RECORDS SUPPLIED:
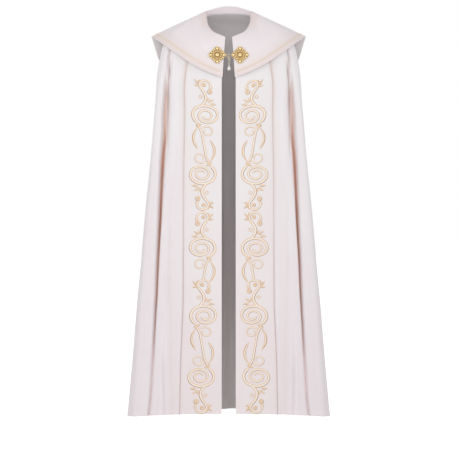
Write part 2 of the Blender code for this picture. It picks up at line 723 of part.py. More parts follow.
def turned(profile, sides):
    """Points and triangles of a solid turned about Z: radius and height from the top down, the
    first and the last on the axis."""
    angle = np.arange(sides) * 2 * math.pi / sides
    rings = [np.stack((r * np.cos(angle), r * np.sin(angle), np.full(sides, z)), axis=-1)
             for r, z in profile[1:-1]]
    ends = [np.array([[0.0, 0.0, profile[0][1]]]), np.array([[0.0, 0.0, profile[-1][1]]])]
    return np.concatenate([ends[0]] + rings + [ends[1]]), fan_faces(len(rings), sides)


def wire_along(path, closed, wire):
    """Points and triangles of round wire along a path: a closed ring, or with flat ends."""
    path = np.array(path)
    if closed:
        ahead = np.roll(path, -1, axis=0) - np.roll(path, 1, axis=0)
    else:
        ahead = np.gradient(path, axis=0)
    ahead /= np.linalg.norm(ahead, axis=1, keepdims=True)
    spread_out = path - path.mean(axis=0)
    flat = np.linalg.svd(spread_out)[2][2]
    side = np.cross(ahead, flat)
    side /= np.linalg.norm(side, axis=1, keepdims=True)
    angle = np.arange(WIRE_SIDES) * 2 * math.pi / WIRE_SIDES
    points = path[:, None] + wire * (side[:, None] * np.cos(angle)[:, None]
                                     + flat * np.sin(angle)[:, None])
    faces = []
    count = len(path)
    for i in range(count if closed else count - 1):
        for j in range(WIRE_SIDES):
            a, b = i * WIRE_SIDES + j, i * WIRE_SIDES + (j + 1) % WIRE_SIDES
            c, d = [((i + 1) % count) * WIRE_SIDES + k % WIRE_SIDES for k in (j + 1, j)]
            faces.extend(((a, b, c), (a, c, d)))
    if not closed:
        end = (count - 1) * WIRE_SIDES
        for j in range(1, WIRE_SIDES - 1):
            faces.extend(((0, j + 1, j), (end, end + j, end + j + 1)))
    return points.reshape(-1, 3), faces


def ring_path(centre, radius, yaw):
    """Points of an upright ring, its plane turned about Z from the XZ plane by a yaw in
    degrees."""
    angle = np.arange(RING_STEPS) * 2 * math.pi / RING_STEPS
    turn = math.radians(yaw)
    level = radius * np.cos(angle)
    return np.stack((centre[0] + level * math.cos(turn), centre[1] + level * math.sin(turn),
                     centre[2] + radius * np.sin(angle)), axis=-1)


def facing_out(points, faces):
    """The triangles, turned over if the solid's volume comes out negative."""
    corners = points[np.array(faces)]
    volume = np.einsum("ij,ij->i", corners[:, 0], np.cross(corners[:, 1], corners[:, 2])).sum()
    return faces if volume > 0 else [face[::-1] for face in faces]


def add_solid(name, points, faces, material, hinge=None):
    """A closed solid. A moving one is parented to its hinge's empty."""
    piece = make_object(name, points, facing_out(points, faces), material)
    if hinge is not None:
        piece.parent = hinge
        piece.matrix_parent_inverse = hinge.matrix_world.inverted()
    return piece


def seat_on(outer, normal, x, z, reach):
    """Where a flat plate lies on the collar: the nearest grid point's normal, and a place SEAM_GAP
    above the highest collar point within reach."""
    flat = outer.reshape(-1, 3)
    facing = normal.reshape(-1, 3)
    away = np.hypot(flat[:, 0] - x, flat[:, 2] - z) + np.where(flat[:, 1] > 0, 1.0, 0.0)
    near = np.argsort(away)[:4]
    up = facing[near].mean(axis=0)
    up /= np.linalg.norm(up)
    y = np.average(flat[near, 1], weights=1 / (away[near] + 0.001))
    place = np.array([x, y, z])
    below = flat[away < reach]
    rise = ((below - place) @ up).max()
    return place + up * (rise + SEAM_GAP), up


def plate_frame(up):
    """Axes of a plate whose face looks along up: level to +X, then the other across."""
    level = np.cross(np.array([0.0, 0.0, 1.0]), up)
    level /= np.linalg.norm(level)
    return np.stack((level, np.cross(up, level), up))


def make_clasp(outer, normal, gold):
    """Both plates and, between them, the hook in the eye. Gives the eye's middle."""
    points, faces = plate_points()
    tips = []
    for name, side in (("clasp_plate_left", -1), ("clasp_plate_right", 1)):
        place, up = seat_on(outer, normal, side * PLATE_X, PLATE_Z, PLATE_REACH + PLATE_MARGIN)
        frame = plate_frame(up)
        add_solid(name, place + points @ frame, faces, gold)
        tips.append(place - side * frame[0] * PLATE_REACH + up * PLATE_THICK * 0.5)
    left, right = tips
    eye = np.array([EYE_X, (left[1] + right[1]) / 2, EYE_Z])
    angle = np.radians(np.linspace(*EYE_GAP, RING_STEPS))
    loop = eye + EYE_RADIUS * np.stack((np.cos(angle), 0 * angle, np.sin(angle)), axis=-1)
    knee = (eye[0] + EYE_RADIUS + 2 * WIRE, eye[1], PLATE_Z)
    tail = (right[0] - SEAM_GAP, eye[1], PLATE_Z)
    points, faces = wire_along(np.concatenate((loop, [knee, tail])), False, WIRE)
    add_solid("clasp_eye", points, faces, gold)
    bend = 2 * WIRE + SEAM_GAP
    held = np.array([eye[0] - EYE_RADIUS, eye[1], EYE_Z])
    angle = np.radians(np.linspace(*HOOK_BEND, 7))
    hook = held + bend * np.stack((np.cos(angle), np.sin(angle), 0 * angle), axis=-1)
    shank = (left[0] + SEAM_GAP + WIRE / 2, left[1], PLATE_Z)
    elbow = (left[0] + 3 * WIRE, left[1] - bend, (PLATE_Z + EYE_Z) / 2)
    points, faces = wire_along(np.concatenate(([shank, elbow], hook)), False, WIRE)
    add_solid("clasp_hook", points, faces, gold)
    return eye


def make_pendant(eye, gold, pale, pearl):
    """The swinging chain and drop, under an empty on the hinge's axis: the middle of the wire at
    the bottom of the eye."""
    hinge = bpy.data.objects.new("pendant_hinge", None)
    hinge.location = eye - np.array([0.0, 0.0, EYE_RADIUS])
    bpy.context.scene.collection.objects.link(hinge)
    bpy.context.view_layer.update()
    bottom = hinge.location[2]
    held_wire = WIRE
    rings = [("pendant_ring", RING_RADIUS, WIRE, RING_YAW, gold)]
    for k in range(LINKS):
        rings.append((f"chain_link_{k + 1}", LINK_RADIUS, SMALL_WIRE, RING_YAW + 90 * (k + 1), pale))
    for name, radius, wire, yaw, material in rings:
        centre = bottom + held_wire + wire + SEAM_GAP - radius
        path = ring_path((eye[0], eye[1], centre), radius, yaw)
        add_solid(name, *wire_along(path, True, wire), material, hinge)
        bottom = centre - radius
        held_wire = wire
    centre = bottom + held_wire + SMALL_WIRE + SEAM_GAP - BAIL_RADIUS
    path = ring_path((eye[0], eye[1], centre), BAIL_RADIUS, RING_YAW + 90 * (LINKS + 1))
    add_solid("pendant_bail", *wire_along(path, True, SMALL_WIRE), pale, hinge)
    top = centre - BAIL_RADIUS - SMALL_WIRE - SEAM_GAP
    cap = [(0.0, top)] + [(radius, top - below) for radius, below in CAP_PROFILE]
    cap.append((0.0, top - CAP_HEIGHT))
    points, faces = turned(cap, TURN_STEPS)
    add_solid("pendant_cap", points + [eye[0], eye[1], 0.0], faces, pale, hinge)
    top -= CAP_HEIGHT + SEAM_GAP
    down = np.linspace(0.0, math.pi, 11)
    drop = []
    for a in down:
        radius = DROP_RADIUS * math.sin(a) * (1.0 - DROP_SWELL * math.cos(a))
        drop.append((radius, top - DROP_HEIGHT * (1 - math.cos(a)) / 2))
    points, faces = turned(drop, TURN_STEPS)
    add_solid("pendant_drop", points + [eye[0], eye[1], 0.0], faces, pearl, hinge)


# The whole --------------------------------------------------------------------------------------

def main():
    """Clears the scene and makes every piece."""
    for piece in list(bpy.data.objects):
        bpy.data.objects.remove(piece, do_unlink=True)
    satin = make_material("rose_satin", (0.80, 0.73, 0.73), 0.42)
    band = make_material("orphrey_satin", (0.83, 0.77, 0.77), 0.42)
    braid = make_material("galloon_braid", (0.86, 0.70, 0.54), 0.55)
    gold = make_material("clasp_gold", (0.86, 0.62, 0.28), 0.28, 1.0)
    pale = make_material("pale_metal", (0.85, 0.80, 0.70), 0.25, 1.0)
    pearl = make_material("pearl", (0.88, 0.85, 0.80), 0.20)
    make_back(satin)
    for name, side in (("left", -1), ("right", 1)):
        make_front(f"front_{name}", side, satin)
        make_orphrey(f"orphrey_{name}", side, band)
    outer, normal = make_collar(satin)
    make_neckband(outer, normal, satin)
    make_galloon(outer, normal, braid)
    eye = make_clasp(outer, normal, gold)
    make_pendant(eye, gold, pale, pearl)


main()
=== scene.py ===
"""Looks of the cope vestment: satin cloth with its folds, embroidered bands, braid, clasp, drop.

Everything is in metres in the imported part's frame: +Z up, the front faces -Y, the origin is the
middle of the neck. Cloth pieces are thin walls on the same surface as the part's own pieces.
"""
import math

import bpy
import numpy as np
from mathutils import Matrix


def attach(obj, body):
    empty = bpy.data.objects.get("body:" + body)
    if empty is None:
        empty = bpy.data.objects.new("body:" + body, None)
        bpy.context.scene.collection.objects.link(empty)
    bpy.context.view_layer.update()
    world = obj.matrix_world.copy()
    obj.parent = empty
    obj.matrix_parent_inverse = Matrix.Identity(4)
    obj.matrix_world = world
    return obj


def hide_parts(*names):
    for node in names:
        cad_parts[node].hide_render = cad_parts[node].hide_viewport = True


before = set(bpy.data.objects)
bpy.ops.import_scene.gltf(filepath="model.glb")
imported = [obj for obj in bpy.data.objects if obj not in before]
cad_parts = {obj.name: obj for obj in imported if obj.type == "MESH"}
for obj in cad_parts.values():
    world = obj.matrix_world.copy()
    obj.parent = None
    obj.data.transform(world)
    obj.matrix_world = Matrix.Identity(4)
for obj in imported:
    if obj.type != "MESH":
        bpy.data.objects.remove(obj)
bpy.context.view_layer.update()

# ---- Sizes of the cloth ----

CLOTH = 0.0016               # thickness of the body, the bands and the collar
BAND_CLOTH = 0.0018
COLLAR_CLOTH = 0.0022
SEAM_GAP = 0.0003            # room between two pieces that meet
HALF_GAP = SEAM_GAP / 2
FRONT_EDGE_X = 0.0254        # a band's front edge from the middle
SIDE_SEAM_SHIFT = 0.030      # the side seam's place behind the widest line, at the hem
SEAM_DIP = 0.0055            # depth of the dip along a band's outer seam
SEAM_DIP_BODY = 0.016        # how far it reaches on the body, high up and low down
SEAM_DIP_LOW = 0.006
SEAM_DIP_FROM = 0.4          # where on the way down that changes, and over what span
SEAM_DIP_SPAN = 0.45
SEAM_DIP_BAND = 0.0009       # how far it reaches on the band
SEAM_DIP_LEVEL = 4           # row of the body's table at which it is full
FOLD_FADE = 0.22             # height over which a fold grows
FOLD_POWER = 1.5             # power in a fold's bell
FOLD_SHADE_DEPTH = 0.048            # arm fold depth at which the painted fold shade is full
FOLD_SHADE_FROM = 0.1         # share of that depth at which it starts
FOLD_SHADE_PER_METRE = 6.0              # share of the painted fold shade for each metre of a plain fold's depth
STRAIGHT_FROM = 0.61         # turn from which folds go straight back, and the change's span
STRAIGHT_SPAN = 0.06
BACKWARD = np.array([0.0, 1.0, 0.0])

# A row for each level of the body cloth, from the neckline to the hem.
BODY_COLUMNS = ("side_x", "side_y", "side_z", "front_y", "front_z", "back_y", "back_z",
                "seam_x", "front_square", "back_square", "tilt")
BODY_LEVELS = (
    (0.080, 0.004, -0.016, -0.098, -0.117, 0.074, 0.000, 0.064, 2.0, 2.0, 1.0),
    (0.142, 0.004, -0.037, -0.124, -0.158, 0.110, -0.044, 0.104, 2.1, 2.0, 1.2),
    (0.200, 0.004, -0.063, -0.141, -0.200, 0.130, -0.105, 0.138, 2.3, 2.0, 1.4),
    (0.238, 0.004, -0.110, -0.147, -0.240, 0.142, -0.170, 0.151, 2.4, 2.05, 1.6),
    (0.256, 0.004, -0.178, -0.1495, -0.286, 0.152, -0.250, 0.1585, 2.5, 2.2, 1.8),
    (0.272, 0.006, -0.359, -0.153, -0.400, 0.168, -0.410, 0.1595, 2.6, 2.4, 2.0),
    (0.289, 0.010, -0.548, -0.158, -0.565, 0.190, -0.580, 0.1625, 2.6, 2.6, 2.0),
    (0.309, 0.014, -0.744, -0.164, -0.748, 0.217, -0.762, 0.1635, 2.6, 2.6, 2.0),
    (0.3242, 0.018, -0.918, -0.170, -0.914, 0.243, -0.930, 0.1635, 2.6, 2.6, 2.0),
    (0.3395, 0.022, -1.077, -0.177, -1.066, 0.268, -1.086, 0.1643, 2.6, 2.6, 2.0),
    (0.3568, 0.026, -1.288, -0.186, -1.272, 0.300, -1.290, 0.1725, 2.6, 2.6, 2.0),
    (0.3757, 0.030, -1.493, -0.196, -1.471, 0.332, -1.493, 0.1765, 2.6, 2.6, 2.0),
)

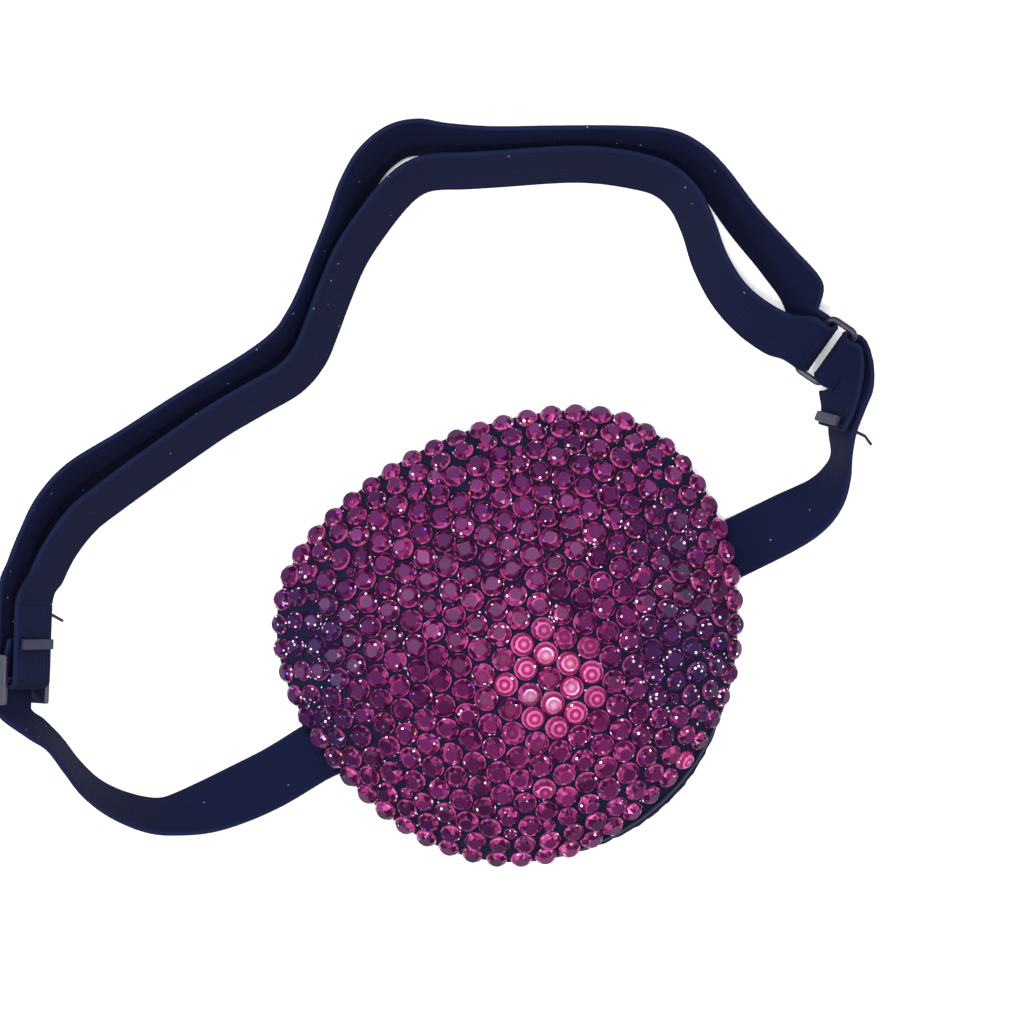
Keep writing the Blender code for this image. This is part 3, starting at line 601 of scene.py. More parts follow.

GOAL OF THE EXERCISE: Copy verbatim the line that contains "# The whole", the line that contains "before = set(bpy.data.objects)", and all lines between them.

TASK RESULT:
# The whole --------------------------------------------------------------------------------------

def main():
    """Clears the scene and makes every piece."""
    for piece in list(bpy.data.objects):
        bpy.data.objects.remove(piece, do_unlink=True)
    satin = make_material("rose_satin", (0.80, 0.73, 0.73), 0.42)
    band = make_material("orphrey_satin", (0.83, 0.77, 0.77), 0.42)
    braid = make_material("galloon_braid", (0.86, 0.70, 0.54), 0.55)
    gold = make_material("clasp_gold", (0.86, 0.62, 0.28), 0.28, 1.0)
    pale = make_material("pale_metal", (0.85, 0.80, 0.70), 0.25, 1.0)
    pearl = make_material("pearl", (0.88, 0.85, 0.80), 0.20)
    make_back(satin)
    for name, side in (("left", -1), ("right", 1)):
        make_front(f"front_{name}", side, satin)
        make_orphrey(f"orphrey_{name}", side, band)
    outer, normal = make_collar(satin)
    make_neckband(outer, normal, satin)
    make_galloon(outer, normal, braid)
    eye = make_clasp(outer, normal, gold)
    make_pendant(eye, gold, pale, pearl)


main()
=== scene.py ===
"""Looks of the cope vestment: satin cloth with its folds, embroidered bands, braid, clasp, drop.

Everything is in metres in the imported part's frame: +Z up, the front faces -Y, the origin is the
middle of the neck. Cloth pieces are thin walls on the same surface as the part's own pieces.
"""
import math

import bpy
import numpy as np
from mathutils import Matrix


def attach(obj, body):
    empty = bpy.data.objects.get("body:" + body)
    if empty is None:
        empty = bpy.data.objects.new("body:" + body, None)
        bpy.context.scene.collection.objects.link(empty)
    bpy.context.view_layer.update()
    world = obj.matrix_world.copy()
    obj.parent = empty
    obj.matrix_parent_inverse = Matrix.Identity(4)
    obj.matrix_world = world
    return obj


def hide_parts(*names):
    for node in names:
        cad_parts[node].hide_render = cad_parts[node].hide_viewport = True


before = set(bpy.data.objects)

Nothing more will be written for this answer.